Cette opération, dont la brigade Logerot était chargée, devait se faire parallèlement à une double invasion du pays des Kroumirs par la frontière en face des camps d'El-Aïoun et de Roum-el-Souk et par mer, en débarquant à Tabarka et dans la plaine située en face de l'île.
Tel fut le plan arrêté au ministère de la guerre, et l'on ne pouvait pas en choisir de plus prudent et d'un succès plus assuré. Il ne s'agissait pas dans la circonstance de se faire une moisson de gloire. Le but à atteindre était, de châtier les tribus rebelles en circonscrivant autant que possible l'étendue du soulèvement pour en avoir raison plus vite en perdant le moins de monde qu'il se pourrait.

Les opérations ne commencèrent que le 24 avril, à la grande impatience de l'opinion qui se demandait pourquoi nos soldats avaient attendu vingt jours avant de franchir la frontière. Ces retards soulevèrent de très vives critiques. Ils étaient des plus explicables cependant pour les personnes qui se trouvaient sur les lieux et qui se rendaient compte par leurs propres yeux des conditions du terrain des opérations.

Ces trois colonnes chargées d'opérer chez les Kroumirs étaient obligées d'emporter des approvisionnements considérables, le pays qu'elles allaient occuper n'offrant aucune ressource, souvent pas même de l'eau à boire. Il avait donc fallu faire venir de France 400,000 rations, réquisitionner près de 5,000 convoyeurs indigènes et 2,000 mulets. Il avait de plus été nécessaire de tracer des routes ou tout au moins des pistes pour permettre à l'artillerie et à la cavalerie de passer et pour relier les trois camps.

Les colonnes Logerot, de Brem et Gaume avaient eu une tache pareille et encore plus pénible. Le chemin de fer de Bône à Tunis n'atteignait pas encore Souk arrhas. Grace à l'activité des ingénieurs et aux nombreux chantiers improvisés, on put dès le 10 avril poursuivre la ligne de Bône plus loin que Duvivier, c'est-à-dire jusqu'à quelques kilomètres de Souk arrhas ; mais, au-delà de cette ville, il n'y avait même pas de route et les troupes devaient traverser un pays accidenté, rocheux, détrempé par les pluies, raviné, couvert de forêts, de chênes verts et de chênes-lièges. On ne pouvait pas commencer la campagne avant d'avoir établi entre Souk-Ahras et la frontière une ligne de communication sûre et facile qui permît d'approvisionner la colonne d'expédition. Où aurait-on fait passer l'artillerie et les convois? Ce qui étonne dans tout cela l'observateur consciencieux, ce n'est point le retard subi par l'expédition, c'est au contraire la rapidité avec laquelle le génie, les troupes et les ouvriers de la compagnie de Bône-Guelma ont improvisé en quelques jours une route de plus de 50 kilomètres.
Ce qui étonne surtout et douloureusement, c'est l'incurie de l'administration militaire algérienne qui, pendant 10 ans, n'a pas eu la prévoyance de tracer les routes nécessaires à la défense de notre territoire dans une région constamment exposée aux déprédations des tribus tunisiennes.

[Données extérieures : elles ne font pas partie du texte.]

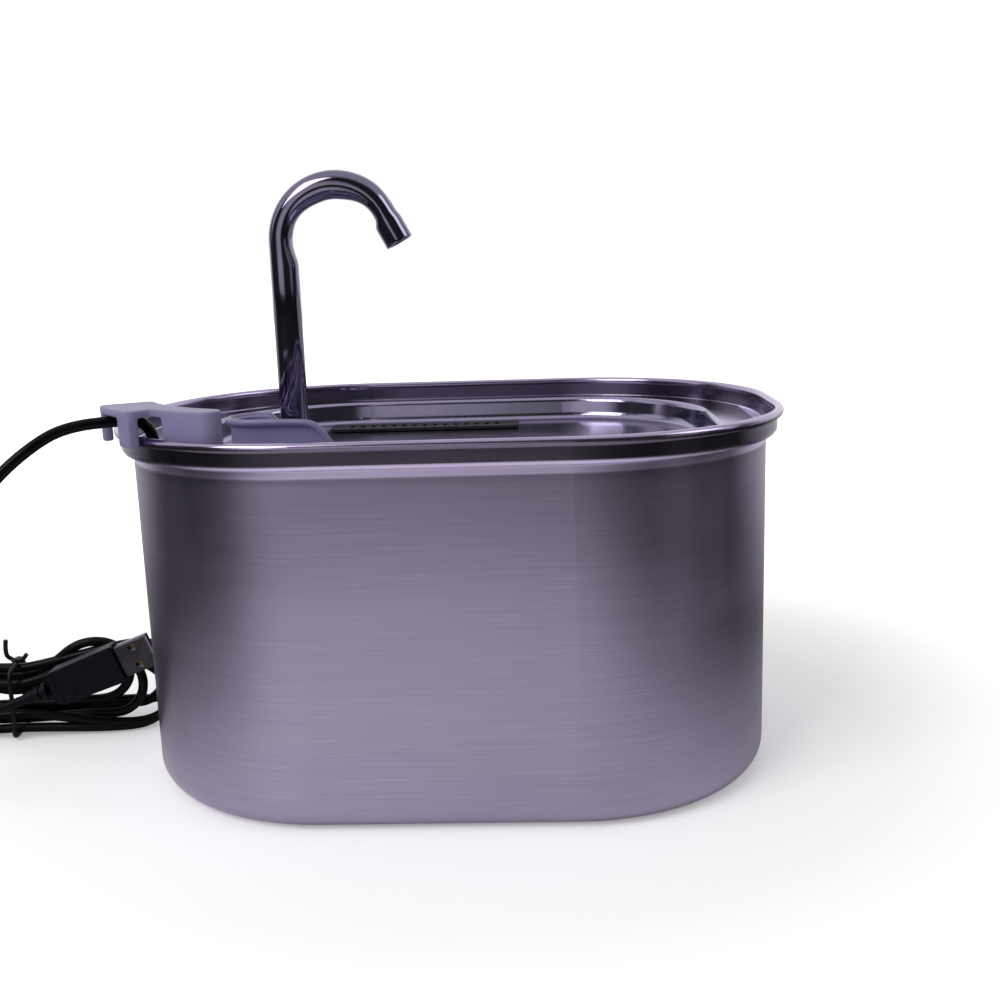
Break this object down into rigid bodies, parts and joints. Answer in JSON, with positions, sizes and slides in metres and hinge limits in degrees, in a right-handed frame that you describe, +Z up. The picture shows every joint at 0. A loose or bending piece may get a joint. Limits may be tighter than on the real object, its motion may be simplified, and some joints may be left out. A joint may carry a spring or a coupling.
{
  "type": "pet water fountain",
  "caption": "Oval steel water bowl with a lift-out drinking tray, a swivelling hook faucet, a submerged pump, a filter and a USB cord.",
  "frame": {"origin": "middle of the tank's underside, on the surface it stands on", "axes": "+Z up, +X along the tank's length with the filter and the open side of the tray to the right, the front at -Y"},
  "size_m": [0.335, 0.16, 0.1986],
  "materials": {
    "brushed_steel": "stainless steel with a level brushed grain",
    "polished_steel": "polished stainless sheet",
    "chrome": "bright mirror chrome",
    "grey_plastic": "satin grey-lilac plastic",
    "black_silicone": "soft black silicone",
    "clear_silicone": "milky silicone tube",
    "black_plastic": "matte black plastic",
    "black_rubber": "soft black rubber",
    "core_steel": "laminated electrical steel",
    "copper_wire": "enamelled copper wire",
    "potting_resin": "cast black resin",
    "board_green": "green circuit board",
    "shaft_steel": "ground steel",
    "white_plastic": "white plastic",
    "magnet_black": "sintered ferrite",
    "foam_black": "open-cell foam",
    "dark_plastic": "satin dark grey plastic",
    "carbon_black": "activated carbon granules in a pad",
    "cord_black": "glossy black cord sheath",
    "tie_black": "plastic-covered tie wire",
    "plug_black": "satin black moulding",
    "shell_steel": "nickel-plated steel",
    "contact_gold": "gold-plated contacts"
  },
  "bodies": {
    "tank_body": {"tank": "brushed_steel", "riser_hose": "clear_silicone", "pump_housing": "black_plastic", "cord_gland": "black_rubber", "stator_core": "core_steel", "stator_coils": "copper_wire", "pump_potting": "potting_resin", "driver_board": "board_green", "pump_rear_cover": "black_plastic", "pump_front": "black_plastic", "impeller_shaft": "shaft_steel", "shaft_bushes": "black_rubber", "suction_cups": "black_rubber", "pump_lead": "cord_black", "free_cord": "cord_black", "cord_hank": "cord_black", "hank_tie": "tie_black", "cord_tail": "cord_black", "usb_overmold": "plug_black", "usb_relief": "plug_black", "usb_shell": "shell_steel", "usb_tongue": "white_plastic", "usb_contacts": "contact_gold"},
    "tray": {"drinking_tray": "polished_steel", "faucet_collar": "grey_plastic", "faucet_grommet": "black_silicone"},
    "faucet": {"faucet_tube": "chrome"},
    "clip": {"cable_clip": "grey_plastic"},
    "filter": {"filter_case": "dark_plastic", "filter_carbon": "carbon_black", "filter_foam": "foam_black"},
    "filter_cover": {"filter_lid": "dark_plastic"},
    "rotor": {"impeller": "white_plastic", "rotor_magnet": "magnet_black"},
    "slider": {"flow_slider": "black_plastic"},
    "strainer": {"strainer_cap": "black_plastic", "strainer_foam": "foam_black"}
  },
  "joints": [
    {"name": "tray_lift", "type": "slide", "parent": "tank_body", "child": "tray", "axis": [0, 0, 1], "range_m": [0, 0.09]},
    {"name": "faucet_swivel", "type": "hinge", "parent": "tray", "child": "faucet", "pos_m": [-0.0542, 0, 0.11], "axis": [0, 0, 1], "range_deg": [-180, 180]},
    {"name": "clip_lift", "type": "slide", "parent": "tray", "child": "clip", "axis": [0, 0, 1], "range_m": [0, 0.03]},
    {"name": "filter_lift", "type": "slide", "parent": "tray", "child": "filter", "axis": [0, 0, 1], "range_m": [0, 0.04]},
    {"name": "filter_lid_lift", "type": "slide", "parent": "filter", "child": "filter_cover", "axis": [0, 0, 1], "range_m": [0, 0.02]},
    {"name": "impeller_spin", "type": "hinge", "parent": "tank_body", "child": "rotor", "pos_m": [-0.048, 0, 0.024], "axis": [1, 0, 0], "continuous": true},
    {"name": "flow_slider_slide", "type": "slide", "parent": "tank_body", "child": "slider", "axis": [0, 0, 1], "range_m": [0, 0.005]},
    {"name": "strainer_pull", "type": "slide", "parent": "tank_body", "child": "strainer", "axis": [-1, 0, 0], "range_m": [0, 0.018]}
  ]
}
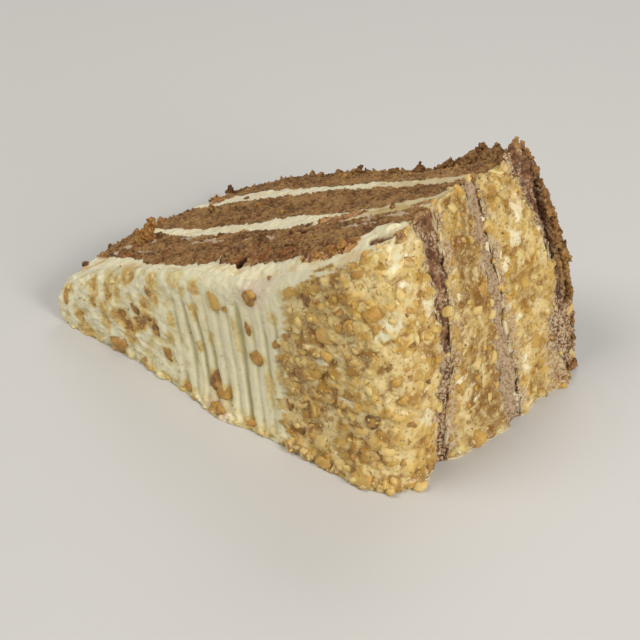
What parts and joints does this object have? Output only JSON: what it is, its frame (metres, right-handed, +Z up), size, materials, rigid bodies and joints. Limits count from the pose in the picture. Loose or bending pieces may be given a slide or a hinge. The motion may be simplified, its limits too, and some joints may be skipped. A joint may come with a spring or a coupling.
{
  "type": "carrot cake slice",
  "caption": "Wedge of layered carrot cake lying on a cut side, with cream fillings, combed top frosting and a rim pressed with chopped nuts.",
  "frame": {"origin": "centre of the footprint of the lying slice, on the plate", "axes": "+X from the wedge's point to the nut-covered rim, +Y from the combed top frosting through the layers to the base, +Z up from the lower cut side"},
  "size_m": [0.1302, 0.087, 0.0701],
  "materials": {
    "frosting": "soft satin cream cheese frosting, combed in ridges",
    "sponge": "moist brown crumb, matte and porous",
    "cream_filling": "smooth cream cheese filling, soft satin",
    "chopped_nuts": "chopped walnut, pale yellow with brown skin specks"
  },
  "bodies": {
    "root": {"top_frosting": "frosting", "top_sponge": "sponge", "upper_filling": "cream_filling", "middle_sponge": "sponge", "lower_filling": "cream_filling", "bottom_sponge": "sponge"}
  },
  "joints": []
}
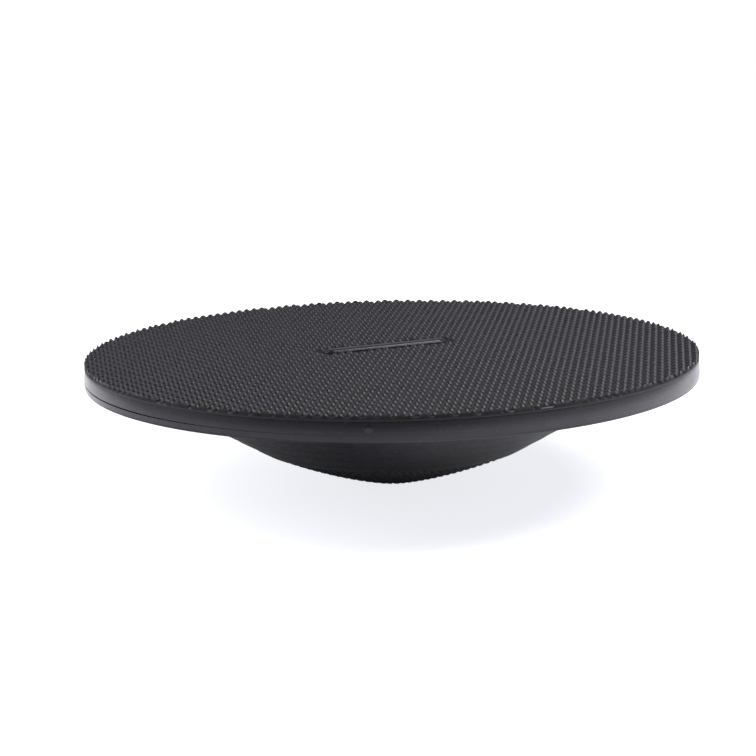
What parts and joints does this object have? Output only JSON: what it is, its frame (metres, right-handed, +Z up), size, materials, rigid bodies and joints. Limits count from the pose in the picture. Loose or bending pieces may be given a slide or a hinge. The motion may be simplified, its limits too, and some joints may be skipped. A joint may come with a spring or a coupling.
{
  "type": "wobble board",
  "caption": "Round wobble board: a flat deck with a nubbed rubber standing mat on a shallow conical shell, which rocks on a crowned rubber grip pad.",
  "frame": {"origin": "on the floor, under the middle of the pad's flat foot, with the deck level", "axes": "+Z up, square to the deck; -Y towards the picture's viewer; +X to the viewer's right"},
  "size_m": [0.3998, 0.3998, 0.0882],
  "materials": {
    "mat_rubber": "satin moulded nubs",
    "hard_plastic": "satin moulded",
    "pad_rubber": "matte moulded nubs",
    "screw_steel": "black oxide"
  },
  "bodies": {
    "root": {"nub_mat": "mat_rubber", "top_deck": "hard_plastic", "lower_shell": "hard_plastic", "grip_pad": "pad_rubber", "rim_screw_01": "screw_steel", "rim_screw_02": "screw_steel", "rim_screw_03": "screw_steel", "rim_screw_04": "screw_steel", "rim_screw_05": "screw_steel", "rim_screw_06": "screw_steel", "rim_screw_07": "screw_steel", "rim_screw_08": "screw_steel", "rim_screw_09": "screw_steel", "rim_screw_10": "screw_steel", "rim_screw_11": "screw_steel", "rim_screw_12": "screw_steel", "hub_screw_01": "screw_steel", "hub_screw_02": "screw_steel", "hub_screw_03": "screw_steel", "hub_screw_04": "screw_steel"}
  },
  "joints": []
}
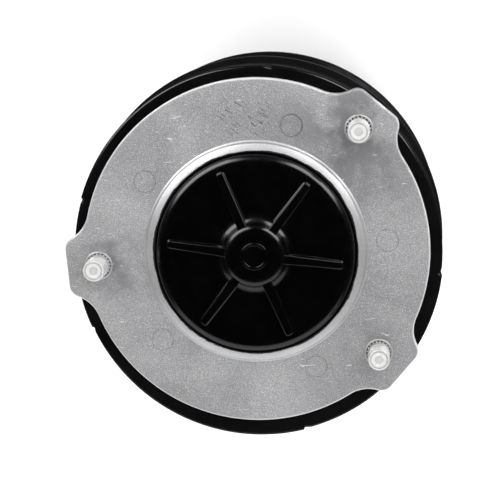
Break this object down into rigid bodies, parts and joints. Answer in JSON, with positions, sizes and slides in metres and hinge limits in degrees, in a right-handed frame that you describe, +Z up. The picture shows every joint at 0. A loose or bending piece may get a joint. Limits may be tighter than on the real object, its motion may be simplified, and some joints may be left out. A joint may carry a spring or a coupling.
{
  "type": "kitchen garbage disposal",
  "caption": "Upright continuous-feed food waste disposer with a studded mounting plate, ribbed stopper, splash guard, grind chamber, side discharge port and base wiring room.",
  "frame": {"origin": "centre of the flat underside of the base cover, on the shaft's axis", "axes": "+Z up along the shaft's axis, from the base to the sink end; the discharge port faces -Y"},
  "size_m": [0.1684, 0.1839, 0.3137],
  "materials": {
    "cast_aluminium": "fine as-cast grain with a machined collar",
    "zinc_steel": "bright zinc plated",
    "stainless": "pressed stainless steel",
    "plain_steel": "plain ground steel",
    "black_gloss": "glossy moulded",
    "black_satin": "satin moulded",
    "black_nylon": "fine textured glass-filled nylon",
    "rubber": "matt",
    "foam": "open-cell foam",
    "copper": "enamelled copper wire",
    "brass": "plain",
    "carbon": "pressed carbon",
    "ferrite": "sintered ferrite",
    "red_button": "moulded",
    "green_paint": "green painted"
  },
  "bodies": {
    "housing": {"mounting_plate": "cast_aluminium", "mounting_stud_1": "zinc_steel", "mounting_stud_2": "zinc_steel", "mounting_stud_3": "zinc_steel", "neck_gasket": "rubber", "top_trim_ring": "black_satin", "hopper": "black_nylon", "inlet_knockout_plug": "black_nylon", "sound_insulation": "foam", "clamp_band": "stainless", "upper_shell": "black_satin", "grind_ring": "stainless", "drain_housing": "cast_aluminium", "port_gasket": "rubber", "port_flange": "zinc_steel", "port_screw_a": "zinc_steel", "port_screw_b": "zinc_steel", "shaft_seal": "rubber", "upper_bearing": "plain_steel", "lower_bearing": "brass", "motor_can": "plain_steel", "end_bell": "cast_aluminium", "magnet_a": "ferrite", "magnet_b": "ferrite", "brush_a": "carbon", "brush_b": "carbon", "brush_holder_a": "brass", "brush_holder_b": "brass", "through_bolt_a": "zinc_steel", "through_bolt_b": "zinc_steel", "ground_screw": "green_paint", "lower_shell": "black_satin", "base_cover": "black_nylon", "base_screw_1": "zinc_steel", "base_screw_2": "zinc_steel", "base_screw_3": "zinc_steel", "wiring_door": "zinc_steel", "cable_gland": "black_nylon", "overload_switch": "black_nylon", "terminal_block": "black_nylon"},
    "rotor": {"shaft": "plain_steel", "slinger": "rubber", "armature_core": "plain_steel", "winding_upper": "copper", "winding_lower": "copper", "commutator": "copper", "turntable": "stainless", "turntable_nut": "zinc_steel", "lug_rivet_a": "zinc_steel", "lug_rivet_b": "zinc_steel"},
    "lug_a": {"swivel_lug_a": "stainless"},
    "lug_b": {"swivel_lug_b": "stainless"},
    "guard": {"splash_guard": "rubber"},
    "stopper": {"stopper": "black_gloss"},
    "button": {"reset_button": "red_button"}
  },
  "joints": [
    {"name": "rotor_spin", "type": "hinge", "parent": "housing", "child": "rotor", "pos_m": [0, 0, 0.18], "axis": [0, 0, 1], "continuous": true},
    {"name": "lug_a_swivel", "type": "hinge", "parent": "rotor", "child": "lug_a", "pos_m": [0.04, 0, 0.19], "axis": [0, 0, 1], "continuous": true},
    {"name": "lug_b_swivel", "type": "hinge", "parent": "rotor", "child": "lug_b", "pos_m": [-0.04, 0, 0.19], "axis": [0, 0, 1], "continuous": true},
    {"name": "guard_lift", "type": "slide", "parent": "housing", "child": "guard", "axis": [0, 0, 1], "range_m": [0, 0.06]},
    {"name": "stopper_lift", "type": "slide", "parent": "guard", "child": "stopper", "axis": [0, 0, 1], "range_m": [0, 0.06]},
    {"name": "reset_press", "type": "slide", "parent": "housing", "child": "button", "axis": [0, 0, 1], "range_m": [0, 0.0025], "stiffness_N_per_m": 300}
  ]
}
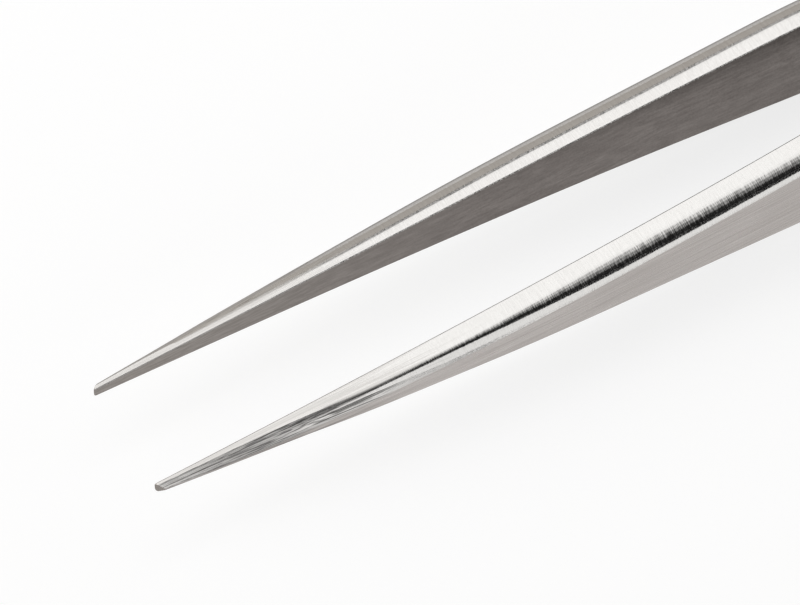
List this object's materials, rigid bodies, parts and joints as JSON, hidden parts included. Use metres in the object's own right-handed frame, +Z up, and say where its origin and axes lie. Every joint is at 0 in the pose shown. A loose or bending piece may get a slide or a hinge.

Ces préparatifs militaires n'avaient pas été sans jeter une vive émotion parmi les tribus tunisiennes et surtout dans l'entourage du bey. Les cheiks des diverses tribus kroumirs avaient tenu une importante réunion ; où ils avaient décidé de demander le concours du gouvernement. A la suite de cette réunion, ils avaient, tenté une démarche auprès du gouverneur de Beja. En même temps ils établissaient un cordon de postes sur les sommets des montagnes du Djebel-Addeda afin de surveiller les mouvements de nos troupes. Toutes les nuits on apercevait leurs feux sur les crêtes, et il était évident que nos préparatifs, loin de les abattre, les poussaient à la résistance.

Le gouvernement du bey paraissait lui-même dans ces dispositions. Son langage était toujours arrogant. A toutes les sollicitations amicales de M. Roustan le priant de joindre ses troupes à celles de la France pour rendre la répression plus rapide et moins sanglante, le bey répondait par de longues protestations contre ce qu'il appelait la violation de son territoire. Ces protestations étaient adressées à toutes les puissances et se terminaient par l'annonce de périls des plus graves pour les Européens établis en Tunisie.